Pois ora, até o Hitler parecia muito bem do lado de lá. Há mais um ou outro suicida que também deu as caras nas gravações de Jürgensen e todos pareciam estar, pelo menos naquele momento, muito bem, obrigado. É mais uma grande diferença para a crença comum entre os espíritas de que um terrível futuro de danação aguarda os que tiram a sua própria vida.

Pois o Hitler não apenas parecia bem, sem nada daquilo que de pior aqui cultivou, como também não inspirava, da parte dos seus, digamos, colegas de morte, a menor indignação. Jürgenson sugere a existência de uma moral totalmente diversa da que temos aqui na Terra, e que inclusive exporia todo o fracasso das nossas atuais relações humanas – ao mesmo tempo em que indicaria algumas das nossas mais nobres possibilidades.

O livro é antigo, ainda dos anos 60, e por isso eu imaginei que já teria alguma fortuna crítica a respeito, pois, a ser verdade o que ele diz, é a coisa mais revolucionária que já aconteceu à humanidade: os mortos vivem! Pelo menos, já haveria tempo suficiente para ter sido desmentido e desmascarado, se fosse o caso. Mas qual, o tema só é abordado em círculos bem restritos, por gente que já está bastante disposta a aceitar a realidade das suas experiências.
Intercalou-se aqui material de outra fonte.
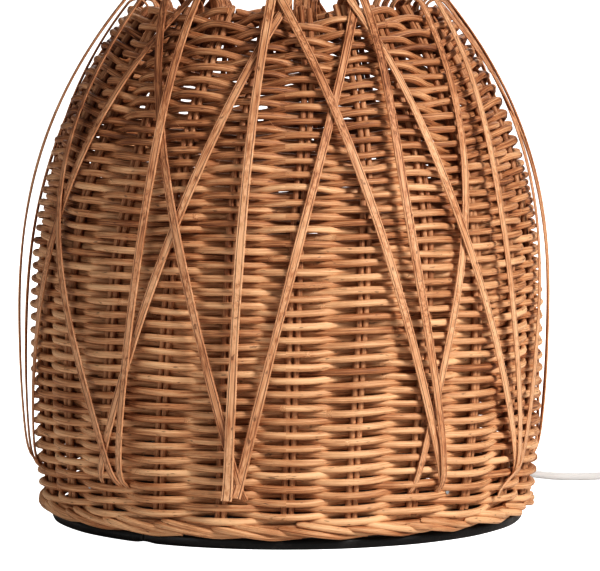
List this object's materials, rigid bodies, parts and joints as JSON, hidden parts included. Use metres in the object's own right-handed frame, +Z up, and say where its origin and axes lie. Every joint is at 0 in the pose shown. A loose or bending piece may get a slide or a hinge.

Hoje a transcomunicação já é bem popular e é possível encontrar pelo YouTube muita gente mostrando as suas experiências e as vozes do além que teriam captado. No entanto, eu me pergunto se essas pessoas de hoje possuem a mesma seriedade e isenção de espírito de Jürgenson. Muitas vezes, essas vozes são incluídas dentro de doutrinas prontas e interpretadas de maneira apropriada para elas, embora diversa daquela que seria a de Jürgenson.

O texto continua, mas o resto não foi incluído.